The next song (more of an interlude) is Plug In…, which Dan Smith admits is a combination of the themes on the album. It namedrops many current events, like global warming and dumbass billionaires thinking it's a good idea to be building rockets to Mars right now, while also throwing in… y'know… what if we started having relationships with robots? That'd be wild, man. And somehow, when I was in the middle of hearing about NFTs and their rampant art theft, I wasn't interested in such a typical sci-fi cliché. My technological worries were too down-to-Earth to worry about… oooooo what if ROBOTS. And while I write this, in 2023, AI is a major topic, but it's never like sci-fi, the reality of them is so much more boring. You can feed a million words into a machine and have it talk to you like it's a real person, but that's not consciousness. No computer today is able to escape the biases of the people who coded it.

I think Stay Awake and title track Give Me The Future are the best-sounding songs on the album, which is a shame because it means I hear them the most, and think about my problems with them the most. They're the climax of the album, the point where you should really go in on what your thoughts on the modern horror show of technology are. But what it goes in on is… sex with robots again. As someone who does share my soul on the internet, I don't feel like I "rule" anything. You can say "freaks and geeks can rule the world, have everything/Doesn't matter if it's real," but you don't mean the software engineers of the world. Social awareness, at this point, means you have to know the "geeks" in positions of power are billionaires. Maybe they founded the company, maybe they had ideas at one point, but they're more of a spokesperson than the person on the ground coding their systems. Maybe they're even stealing credit for things that aren't theirs. (Can you tell I'm haunted by the current failing Twitter owner?)

Geek culture is certainly mainstream now, if that's what he meant. But Marvel movies, the stuff based on the peak nerd media that is comic books, still gets government funding to promote the American military. When you look into it, when you see the forces behind what's popular, it doesn't feel like the once-downtrodden "geek" "class" is ruling anything. It's the same executives as before, seeing that these things are getting popular, and pushing them through a generic mold before they're given to the mainstream media. If something truly good comes out of this, it's a surprise.

"Why would we leave? Why would we leave?" Dan asks ominously during Give Me The Future. But really, why would he leave? In promoting this album, the band has adopted all sorts of futuristic tech, with headlines tying it to "the metaverse" (although, honestly, it doesn't seem to actually be… the metaverse). The band is working hand-in-hand with higher-ups at their record label EMI, and their very corporate excitement is really what this album ends up sounding like. There's definitely futuristic ways to connect with audiences, but it's hard to feel like they're doing any of it out of true excitement for future technology.

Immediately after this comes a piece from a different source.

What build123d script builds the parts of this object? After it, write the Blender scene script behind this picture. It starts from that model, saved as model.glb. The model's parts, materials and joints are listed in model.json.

The album ends with a cheerful song, like how Doom Days did. But instead of feeling hopeful, it feels… like they're giving up. Who knows what the future holds? Maybe it'll all be fine! Maybe we can have sex with robots! That'd be pretty swell. Maybe it'll be a hellish dystopia where everything, every song, every piece of art, is now considered "money", and something to "invest" in, instead of appreciate. Maybe it'll be a lack of technology, where there was a choice to make public places safer, but the cost was too high for corporations who only want to keep making money, so they throw the disabled under the bus. But maybe it'll be the sex robots!


I give a lot of credit for these thoughts to Spectrum Pulse's album review, his thoughts were what solidified my feelings on the album.

(PS. The "ovaries and gonads" line in the spoken word song Promises is what put me over the edge. Absolutely awful line. I started skipping it when I listened to the album. It's just gross. Not in a problematic way, just gross.)